Безбрежность пространств несет с собой чувство незащищенности перед природными силами в самых грандиозных и свирепых своих проявлениях; только у сестер Бронте и позднее у Д. Г. Лоуренса европейский роман рисует сравнимое восприятие природы во всей ее неистовости. Капризная тирания моря у Ричарда Даны и Мелвилла, архаические ужасы у По в «Повести о приключениях Артура Гордона Пима», образ человеческой обнаженности в «Метели» Толстого — все эти столкновения человека со стихией пространства, которая может уничтожить его в минуты своенравного величия, не входят в репертуар западноевропейского реализма. В XIX веке рассказ Толстого «Много ли человеку земли нужно?» (который Джойс назвал «величайшей в мире литературой») мог быть написан только русским или американцем. Это — притча о безграничности земли; она потеряла бы смысл в диккенсовском кентском пейзаже или во флоберовской Нормандии.
Но пространство не только изолирует, оно в не меньшей мере и расширяет. Общей для русской и американской литератур была тема художника в поисках своей идентичности и аудитории в новой, бессистемной культуре, слишком сосредоточенной на нуждах материального выживания. Даже город, в котором европейское сознание видело квинтэссенцию и транскрипцию прошлого, в русском и американском отражении выглядел грубым и безликим. Со времен Пушкина и вплоть до Достоевского Петербург в русской литературе служил символом деспотического творения; вся его структура была создана из болот и воды, словно по волшебству — жестокому волшебству автократии. Он не имел корней ни в земле, ни в прошлом. Порой — как у Пушкина в «Медном всаднике» — природа мстила незваному гостю; а порой — как в случае с кончиной По в Балтиморе — город обращался в толпу, в этот аналог природного бедствия, и убивал художника.
Но в итоге человеческая воля одержала верх над гигантскими землями. Сквозь леса и пустыни проложили дороги, прерию и степь заселили люди. Эти достижения, как и превосходство воли, позволившее их реализовать, отражены в великом наследии русской и американской классики. В обеих мифологиях центральное место занимает то, что Бальзак назвал «поисками абсолюта». Эстер Прин, Ахав, Гордон Пим, подпольный человек Достоевского и лично Толстой сражались с ограничивающими волю барьерами традиционной морали и естественного закона. Эпиграфом к своей «Лигейе» По выбрал пассаж из английского богослова XVII столетия Джозефа Гленвилла: «Человек не предается до конца ангелам, ниже самой смерти, но лишь по немощи слабыя воли своея»[26]. Это — тайный боевой клич Ахава, и в этом — надежда Толстого, когда тот ставил под сомнение необходимость смерти.
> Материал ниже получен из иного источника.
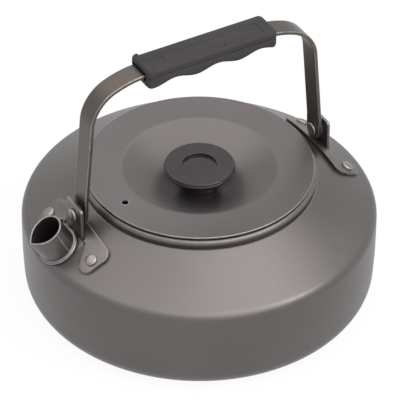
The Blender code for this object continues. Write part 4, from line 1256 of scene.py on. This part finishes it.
def make_knob():
    """Moulded knob: a disc with a recess and a fine parting groove, on a waisted neck."""
    disc_bottom = KNOB_TOP - KNOB_DISC
    recess = KNOB_TOP - KNOB_RECESS_DEPTH
    groove = KNOB_TOP - KNOB_DISC * KNOB_GROOVE_LEVEL
    profile = guarded(rounded([
        (0, recess, 0),
        (KNOB_RECESS_RADIUS - KNOB_RECESS_SLOPE, recess, KNOB_RECESS_EDGE),
        (KNOB_RECESS_RADIUS, KNOB_TOP, KNOB_RECESS_EDGE),
        (KNOB_RADIUS - KNOB_GROOVE_DEPTH, KNOB_TOP, KNOB_EDGE),
        (KNOB_RADIUS - KNOB_GROOVE_DEPTH, groove, 0),
        (KNOB_RADIUS, groove - KNOB_GROOVE_WIDTH / 3, KNOB_GROOVE_WIDTH),
        (KNOB_RADIUS, disc_bottom, KNOB_EDGE),
        (KNOB_NECK_RADIUS, disc_bottom - KNOB_CONE, KNOB_CONE),
        (KNOB_FOOT_RADIUS, KNOB_BOTTOM, 0),
        (KNOB_BORE, KNOB_BOTTOM, 0),
        (KNOB_BORE, KNOB_BOTTOM + KNOB_BORE_DEPTH, 0),
        (0, KNOB_BOTTOM + KNOB_BORE_DEPTH, 0),
    ]))
    return turned("knob_skin", profile, KNOB_STEPS)


# Stage

def make_camera():
    """Camera at the photograph's place and angle."""
    data = bpy.data.cameras.new("camera")
    data.lens = CAMERA_LENS
    data.sensor_width = CAMERA_SENSOR
    camera = bpy.data.objects.new("camera", data)
    bpy.context.scene.collection.objects.link(camera)
    level = math.cos(CAMERA_ELEVATION)
    forward = Vector((-math.sin(CAMERA_AZIMUTH) * level, math.cos(CAMERA_AZIMUTH) * level,
                      -math.sin(CAMERA_ELEVATION)))
    roll = Quaternion((0, 0, 1), CAMERA_ROLL)
    camera.rotation_mode = 'QUATERNION'
    camera.rotation_quaternion = forward.to_track_quat('-Z', 'Y') @ roll
    camera.location = CAMERA_PLACE
    bpy.context.scene.camera = camera


def make_lamp(name, location, size, power):
    """A soft square lamp aimed at the kettle."""
    data = bpy.data.lights.new(name, 'AREA')
    data.color = LAMP_COLOUR
    data.size = size
    data.energy = power
    lamp = bpy.data.objects.new(name, data)
    lamp.location = location
    lamp.rotation_euler = (AIM - Vector(location)).to_track_quat('-Z', 'Y').to_euler()
    bpy.context.scene.collection.objects.link(lamp)


def make_world(strength):
    """Even light from all around, seen as plain white."""
    world = bpy.data.worlds.new("studio")
    world.use_nodes = True
    tree = world.node_tree
    level = tree.nodes.new("ShaderNodeMapRange")
    level.inputs["To Min"].default_value = strength
    level.inputs["To Max"].default_value = 1
    tree.links.new(seen_directly(tree), level.inputs["Value"])
    background = tree.nodes["Background"]
    background.inputs["Color"].default_value = WHITE
    tree.links.new(level.outputs[0], background.inputs["Strength"])
    bpy.context.scene.world = world


def make_floor(base):
    """Wide floor just below the kettle."""
    shape = bmesh.new()
    bmesh.ops.create_grid(shape, x_segments=FLOOR_SQUARES, y_segments=FLOOR_SQUARES, size=FLOOR_SIZE,
                          matrix=Matrix.Translation((0, 0, -FLOOR_DROP)))
    floor = place("floor", mesh_from(shape, "floor"))
    floor.data.materials.append(floor_finish(base))


# Operators

class KETTLE_OT_body(Operator):
    """Make the spun body and its rolled bead"""

    bl_idname = "kettle.body"
    bl_label = "Body"
    bl_options = {'REGISTER', 'UNDO'}

    def execute(self, context):
        body = make_body(context.scene.kettle_sizes)
        dress(body, surfaces()["spun_aluminium"], "anodised_aluminium", "kettle", "kettle_body")
        return {'FINISHED'}


class KETTLE_OT_spout(Operator):
    """Make the lipped spout, its seam and the collar at its root"""

    bl_idname = "kettle.spout"
    bl_label = "Spout"
    bl_options = {'REGISTER', 'UNDO'}

    def execute(self, context):
        sizes = context.scene.kettle_sizes
        plain = surfaces()["plain_aluminium"]
        dress(make_spout(sizes), plain, "anodised_aluminium", "kettle", "spout_tube")
        dress(make_seam(sizes), plain, "anodised_aluminium", "kettle")
        dress(make_collar(sizes), plain, "anodised_aluminium", "kettle", "spout_collar")
        return {'FINISHED'}


class KETTLE_OT_brackets(Operator):
    """Make the two pressed brackets that carry the bail"""

    bl_idname = "kettle.brackets"
    bl_label = "Brackets"
    bl_options = {'REGISTER', 'UNDO'}

    def execute(self, context):
        steel = surfaces()["pressed_steel"]
        front, rear = make_brackets(context.scene.kettle_sizes)
        dress(front, steel, "bracket_steel", "kettle", "front_bracket")
        dress(rear, steel, "bracket_steel", "kettle", "rear_bracket")
        return {'FINISHED'}


class KETTLE_OT_rivets(Operator):
    """Make the rivets of the brackets and of the bail's pivots"""

    bl_idname = "kettle.rivets"
    bl_label = "Rivets"
    bl_options = {'REGISTER', 'UNDO'}

    def execute(self, context):
        sizes = context.scene.kettle_sizes
        metal = surfaces()["riveted_metal"]
        for number, rivet in enumerate(make_bracket_rivets(sizes), 1):
            dress(rivet, metal, "rivet_metal", "kettle", "bracket_rivet_%d" % number)
        for label, rivet in zip(("front", "rear"), make_pivot_rivets(sizes)):
            dress(rivet, metal, "rivet_metal", "kettle", "pivot_rivet_" + label)
        return {'FINISHED'}


class KETTLE_OT_strap(Operator):
    """Make the bail's bent strap"""

    bl_idname = "kettle.strap"
    bl_label = "Strap"
    bl_options = {'REGISTER', 'UNDO'}

    def execute(self, context):
        strap = make_strap(context.scene.kettle_sizes)
        dress(strap, surfaces()["drawn_steel"], "strap_steel", "bail", "bail_strap")
        return {'FINISHED'}


class KETTLE_OT_grip(Operator):
    """Make the two moulded halves of the grip"""

    bl_idname = "kettle.grip"
    bl_label = "Grip"
    bl_options = {'REGISTER', 'UNDO'}

    def execute(self, context):
        cover, lower = make_grip(context.scene.kettle_sizes)
        plastic = surfaces()["charcoal_plastic"]
        dress(cover, plastic, "grip_plastic", "bail", "grip_upper")
        dress(lower, plastic, "grip_plastic", "bail", "grip_lower")
        return {'FINISHED'}


class KETTLE_OT_lid(Operator):
    """Make the pressed lid with its dish and vent hole"""

    bl_idname = "kettle.lid"
    bl_label = "Lid"
    bl_options = {'REGISTER', 'UNDO'}

    def execute(self, context):
        lid = make_lid(context.scene.kettle_sizes)
        dress(lid, surfaces()["spun_aluminium"], "anodised_aluminium", "lid_set", "lid")
        return {'FINISHED'}


class KETTLE_OT_knob(Operator):
    """Make the moulded knob"""

    bl_idname = "kettle.knob"
    bl_label = "Knob"
    bl_options = {'REGISTER', 'UNDO'}

    def execute(self, context):
        dress(make_knob(), surfaces()["phenolic"], "knob_plastic", "lid_set", "lid_knob")
        return {'FINISHED'}


class KETTLE_OT_fixings(Operator):
    """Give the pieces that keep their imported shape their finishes"""

    bl_idname = "kettle.fixings"
    bl_label = "Fixings"
    bl_options = {'REGISTER', 'UNDO'}

    def execute(self, context):
        made = surfaces()
        finishes = {
            "plain_aluminium": ("lid_ring",),
            "nylon": ("pivot_washer_front", "pivot_washer_rear"),
            "turned_brass": ("knob_insert",),
            "stainless_steel": ("knob_screw", "knob_washer", "grip_pin_1", "grip_pin_2"),
        }
        for finish, names in finishes.items():
            for name in names:
                finish_node(name, made[finish])
        return {'FINISHED'}


class KETTLE_OT_stage(Operator):
    """Make the floor, the lights and the camera"""

    bl_idname = "kettle.stage"
    bl_label = "Stage"
    bl_options = {'REGISTER', 'UNDO'}

    def execute(self, context):
        finishes = context.scene.kettle_finishes
        make_floor(finishes.floor)
        make_world(finishes.sky_light)
        make_lamp("ceiling_light", CEILING_PLACE, CEILING_SIZE, finishes.ceiling_power)
        make_lamp("key_light", KEY_PLACE, KEY_SIZE, finishes.key_power)
        make_lamp("glint_light", GLINT_PLACE, GLINT_SIZE, finishes.glint_power)
        make_camera()
        context.scene.view_settings.view_transform = 'Standard'
        return {'FINISHED'}


STEPS = (
    KETTLE_OT_body,
    KETTLE_OT_spout,
    KETTLE_OT_brackets,
    KETTLE_OT_rivets,
    KETTLE_OT_strap,
    KETTLE_OT_grip,
    KETTLE_OT_lid,
    KETTLE_OT_knob,
    KETTLE_OT_fixings,
    KETTLE_OT_stage,
)


class KETTLE_PT_panel(Panel):
    """Sizes, colours and steps of the kettle"""

    bl_idname = "KETTLE_PT_panel"
    bl_label = "Camping Kettle"
    bl_space_type = 'VIEW_3D'
    bl_region_type = 'UI'
    bl_category = "Kettle"

    def draw(self, context):
        layout = self.layout
        for group in (context.scene.kettle_sizes, context.scene.kettle_finishes):
            column = layout.column(align=True)
            for name in group.__annotations__:
                column.prop(group, name)
        column = layout.column(align=True)
        for step in STEPS:
            column.operator(step.bl_idname)


CLASSES = (KettleSizes, KettleFinishes, *STEPS, KETTLE_PT_panel)


def register():
    """Register the classes and their properties."""
    for item in CLASSES:
        bpy.utils.register_class(item)
    bpy.types.Scene.kettle_sizes = PointerProperty(type=KettleSizes)
    bpy.types.Scene.kettle_finishes = PointerProperty(type=KettleFinishes)


def unregister():
    """Remove the classes and their properties."""
    del bpy.types.Scene.kettle_finishes
    del bpy.types.Scene.kettle_sizes
    for item in reversed(CLASSES):
        bpy.utils.unregister_class(item)


def main():
    """Make every piece and the stage."""
    register()
    bpy.ops.kettle.body()
    bpy.ops.kettle.spout()
    bpy.ops.kettle.brackets()
    bpy.ops.kettle.rivets()
    bpy.ops.kettle.strap()
    bpy.ops.kettle.grip()
    bpy.ops.kettle.lid()
    bpy.ops.kettle.knob()
    bpy.ops.kettle.fixings()
    bpy.ops.kettle.stage()


if __name__ == "__main__":
    main()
Как отметил Мэтью Арнольд, и в России, и в Америке сама жизнь несла в себе энтузиазм юности.
Но во всех случаях это вовсе не та жизнь, из которой европейская проза черпала материал и создавала ткань своих традиций. И в этом — главный вопрос Джеймсовых исследований о прозе Готорна. Последний в предисловии к «Мраморному фавну» написал:
«Ни один автор не сможет запросто представить себе, сколь трудно сочинить роман о крае, где нет ни сумрака, ни древности, ни тайны, ни колоритного и мрачного зла, где нет ничего — а лишь безликое благополучие у всех на виду, — как, к счастью, и обстоят дела на моей милой сердцу родине».
В устах автора «Алой буквы» и «Дома о семи фронтонах» эти слова могут прозвучать как тонкая ирония. Однако Джеймс решил так не считать, и остановился подробнее на Готорновых «трудностях». И его работа, и текст самого Готорна касаются исключительно Америки. Но сказанное Джеймсом является, пожалуй, самой проницательной из доступных нам мыслей, анализирующих главные качества европейского романа. Говоря о том, чего не-европейцы были лишены, он попутно упоминает и то, от каких препятствий они были свободны. И я полагаю, что его трактовка разницы между Флобером и Готорном не менее поучительна и в отношении различий между Флобером и Толстым.
Отмечая «разреженность» и «пустоту» атмосферы, в которой работал Готорн, Джеймс писал:
«Как Готорн, должно быть, понял позднее, когда познакомился с более плотным, богатым и теплым европейским ландшафтом, романисту для формирования запаса идей требуется весьма многое — огромная концентрация истории и традиций, многогранность стилей и типов».